To the horror of Fritz
Jacobi, Lessing, to whom he read it in manuscript in 1780, declared
that its conception of the [Greek: hen kai pan] was his own;[145] and
when, in 1785, Jacobi published the poem without Goethe's knowledge, a
controversy arose in which Lessing was charged with atheism and
pantheism, and which, as Goethe records, cost the life of one of the
combatants, Moses Mendelssohn.[146] Be it said that in his old age
Goethe himself came to regard the sentiments of the soliloquy as
_sansculottisch_, and in the time of reaction of the Holy Alliance
forbade the publication of the fragment as likely to be received as an
evangel by the revolutionary youth of Germany.[147]

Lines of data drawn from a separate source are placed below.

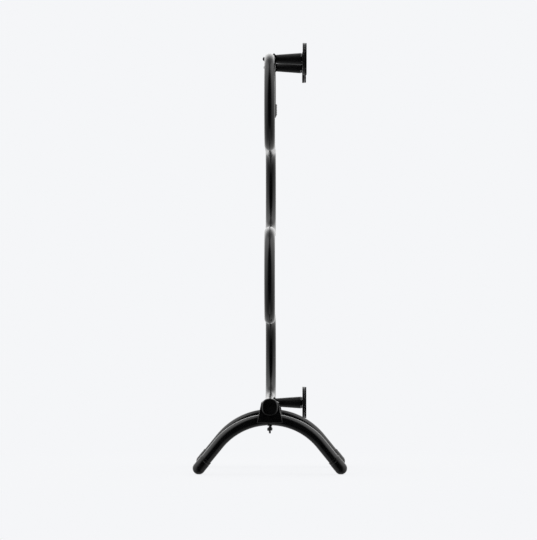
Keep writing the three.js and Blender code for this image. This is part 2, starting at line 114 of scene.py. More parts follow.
TUBE_SIDES = 56
ROUND_SIDES = 72
BEND_STEPS = 60
DROP_STEPS = 28
ARCH_STEPS = 64
RAIL_SPACING = 25 * MM
FOOT_SPACING = 12 * MM
SMOOTH_ANGLE = math.radians(32)

# ------------------------------------------------------------------ materials


class Shader:
    """A short way to add and link shader nodes."""

    def __init__(self, name):
        self.material = bpy.data.materials.new(name)
        self.material.use_nodes = True
        self.tree = self.material.node_tree
        self.tree.nodes.clear()
        self.output = self.node("ShaderNodeOutputMaterial")
        self.surface = self.node("ShaderNodeBsdfPrincipled")
        self.link(self.surface.outputs["BSDF"], self.output.inputs["Surface"])
        self.place = self.node("ShaderNodeTexCoord").outputs["Object"]

    def node(self, kind, **inputs):
        made = self.tree.nodes.new(kind)
        for name, value in inputs.items():
            made.inputs[name].default_value = value
        return made

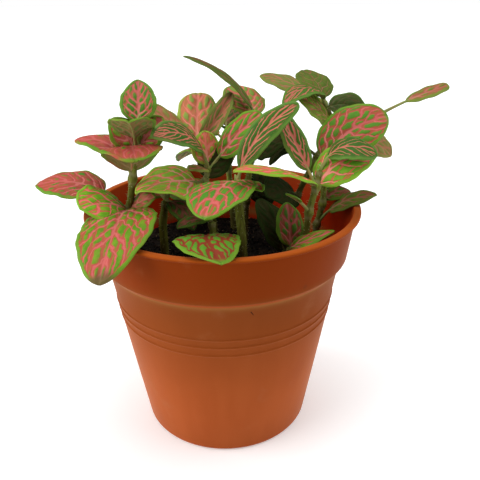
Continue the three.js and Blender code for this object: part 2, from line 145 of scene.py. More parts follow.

[Footnote 144: Viktor Hehn pointed out that the drama and the ode are
inspired by different motives, and that it was in forgetfulness that
Goethe associated them.--_Ueber Goethe's Gedichte_, p. 160.
Bielschowsky (_Goethe, Sein Leben und Seine Werke_, i. 510) suggests
that the ode may have been intended as the opening of Act ii.]
[Footnote 145: Sir Frederick Pollock dates "modern Spinozism" from
this incident.--_Spinoza: His Life and Opinions_ (London, 1880), p.